**MATERIAL**
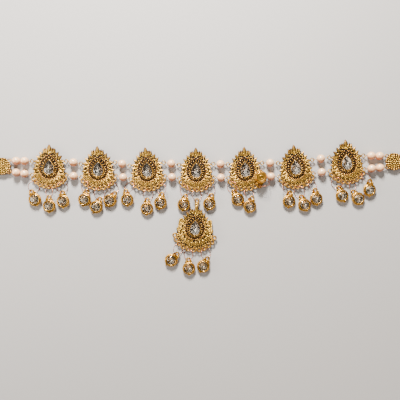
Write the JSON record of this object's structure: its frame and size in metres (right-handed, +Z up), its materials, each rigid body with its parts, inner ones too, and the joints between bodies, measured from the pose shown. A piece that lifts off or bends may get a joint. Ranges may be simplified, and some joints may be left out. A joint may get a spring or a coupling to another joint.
{
  "type": "oddiyanam waist belt",
  "caption": "Open waist belt of pierced pear-shaped plaques with clear stones, pearl pairs between them and small stone drops on jump rings.",
  "frame": {"origin": "under the middle of the middle plaque's stone cup, on the surface that the belt lies on", "axes": "+X along the belt towards its ring end, +Y towards the plaques' tips, +Z up, away from the surface"},
  "size_m": [0.7819, 0.1321, 0.0106],
  "materials": {
    "plaque_gold": "antique gold plating on cast filigree, dark in the recesses",
    "cup_gold": "bright gold plating",
    "ring_wire": "thin drawn wire with a pinkish plating",
    "pin_wire": "drawn wire, gold plated",
    "flower_gold": "granulated gold plating",
    "chain_gold": "polished gold plating",
    "clear_stone": "cut clear glass over silver foil",
    "tinted_stone": "cut glass over gold foil",
    "pearl": "cream imitation pearl with a soft lustre"
  },
  "bodies": {
    "root": {"chain_left": "chain_gold", "chain_right": "chain_gold", "drop_cup_1": "cup_gold", "drop_cup_10": "cup_gold", "drop_cup_11": "cup_gold", "drop_cup_12": "cup_gold", "drop_cup_13": "cup_gold", "drop_cup_14": "cup_gold", "drop_cup_15": "cup_gold", "drop_cup_16": "cup_gold", "drop_cup_17": "cup_gold", "drop_cup_18": "cup_gold", "drop_cup_19": "cup_gold", "drop_cup_2": "cup_gold", "drop_cup_20": "cup_gold", "drop_cup_21": "cup_gold", "drop_cup_22": "cup_gold", "drop_cup_23": "cup_gold", "drop_cup_3": "cup_gold", "drop_cup_4": "cup_gold", "drop_cup_5": "cup_gold", "drop_cup_6": "cup_gold", "drop_cup_7": "cup_gold", "drop_cup_8": "cup_gold", "drop_cup_9": "cup_gold", "drop_stones": "tinted_stone", "end_hook": "chain_gold", "end_ring": "chain_gold", "flower_left": "flower_gold", "flower_right": "flower_gold", "jump_rings": "ring_wire", "lower_pearls": "pearl", "lower_pins": "pin_wire", "outer_flower_left": "flower_gold", "outer_flower_right": "flower_gold", "pear_stone_1": "clear_stone", "pear_stone_2": "clear_stone", "pear_stone_3": "clear_stone", "pear_stone_4": "clear_stone", "pear_stone_5": "clear_stone", "pear_stone_6": "clear_stone", "pear_stone_7": "clear_stone", "pendant_plaque": "plaque_gold", "pendant_stone": "clear_stone", "plaque_1": "plaque_gold", "plaque_2": "plaque_gold", "plaque_3": "plaque_gold", "plaque_4": "plaque_gold", "plaque_5": "plaque_gold", "plaque_6": "plaque_gold", "plaque_7": "plaque_gold", "upper_pearls": "pearl", "upper_pins": "pin_wire"}
  },
  "joints": []
}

**TO BE DONE**
Reproduce all data above, unchanged.

**ANSWER TO THIS PROBLEM**
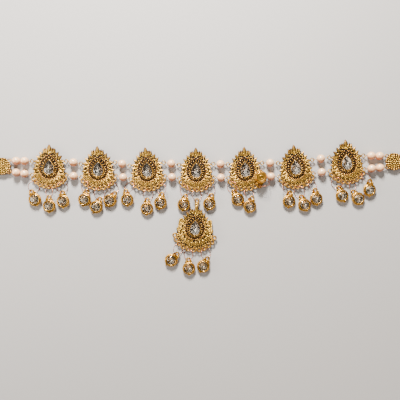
Write the JSON record of this object's structure: its frame and size in metres (right-handed, +Z up), its materials, each rigid body with its parts, inner ones too, and the joints between bodies, measured from the pose shown. A piece that lifts off or bends may get a joint. Ranges may be simplified, and some joints may be left out. A joint may get a spring or a coupling to another joint.
{
  "type": "oddiyanam waist belt",
  "caption": "Open waist belt of pierced pear-shaped plaques with clear stones, pearl pairs between them and small stone drops on jump rings.",
  "frame": {"origin": "under the middle of the middle plaque's stone cup, on the surface that the belt lies on", "axes": "+X along the belt towards its ring end, +Y towards the plaques' tips, +Z up, away from the surface"},
  "size_m": [0.7819, 0.1321, 0.0106],
  "materials": {
    "plaque_gold": "antique gold plating on cast filigree, dark in the recesses",
    "cup_gold": "bright gold plating",
    "ring_wire": "thin drawn wire with a pinkish plating",
    "pin_wire": "drawn wire, gold plated",
    "flower_gold": "granulated gold plating",
    "chain_gold": "polished gold plating",
    "clear_stone": "cut clear glass over silver foil",
    "tinted_stone": "cut glass over gold foil",
    "pearl": "cream imitation pearl with a soft lustre"
  },
  "bodies": {
    "root": {"chain_left": "chain_gold", "chain_right": "chain_gold", "drop_cup_1": "cup_gold", "drop_cup_10": "cup_gold", "drop_cup_11": "cup_gold", "drop_cup_12": "cup_gold", "drop_cup_13": "cup_gold", "drop_cup_14": "cup_gold", "drop_cup_15": "cup_gold", "drop_cup_16": "cup_gold", "drop_cup_17": "cup_gold", "drop_cup_18": "cup_gold", "drop_cup_19": "cup_gold", "drop_cup_2": "cup_gold", "drop_cup_20": "cup_gold", "drop_cup_21": "cup_gold", "drop_cup_22": "cup_gold", "drop_cup_23": "cup_gold", "drop_cup_3": "cup_gold", "drop_cup_4": "cup_gold", "drop_cup_5": "cup_gold", "drop_cup_6": "cup_gold", "drop_cup_7": "cup_gold", "drop_cup_8": "cup_gold", "drop_cup_9": "cup_gold", "drop_stones": "tinted_stone", "end_hook": "chain_gold", "end_ring": "chain_gold", "flower_left": "flower_gold", "flower_right": "flower_gold", "jump_rings": "ring_wire", "lower_pearls": "pearl", "lower_pins": "pin_wire", "outer_flower_left": "flower_gold", "outer_flower_right": "flower_gold", "pear_stone_1": "clear_stone", "pear_stone_2": "clear_stone", "pear_stone_3": "clear_stone", "pear_stone_4": "clear_stone", "pear_stone_5": "clear_stone", "pear_stone_6": "clear_stone", "pear_stone_7": "clear_stone", "pendant_plaque": "plaque_gold", "pendant_stone": "clear_stone", "plaque_1": "plaque_gold", "plaque_2": "plaque_gold", "plaque_3": "plaque_gold", "plaque_4": "plaque_gold", "plaque_5": "plaque_gold", "plaque_6": "plaque_gold", "plaque_7": "plaque_gold", "upper_pearls": "pearl", "upper_pins": "pin_wire"}
  },
  "joints": []
}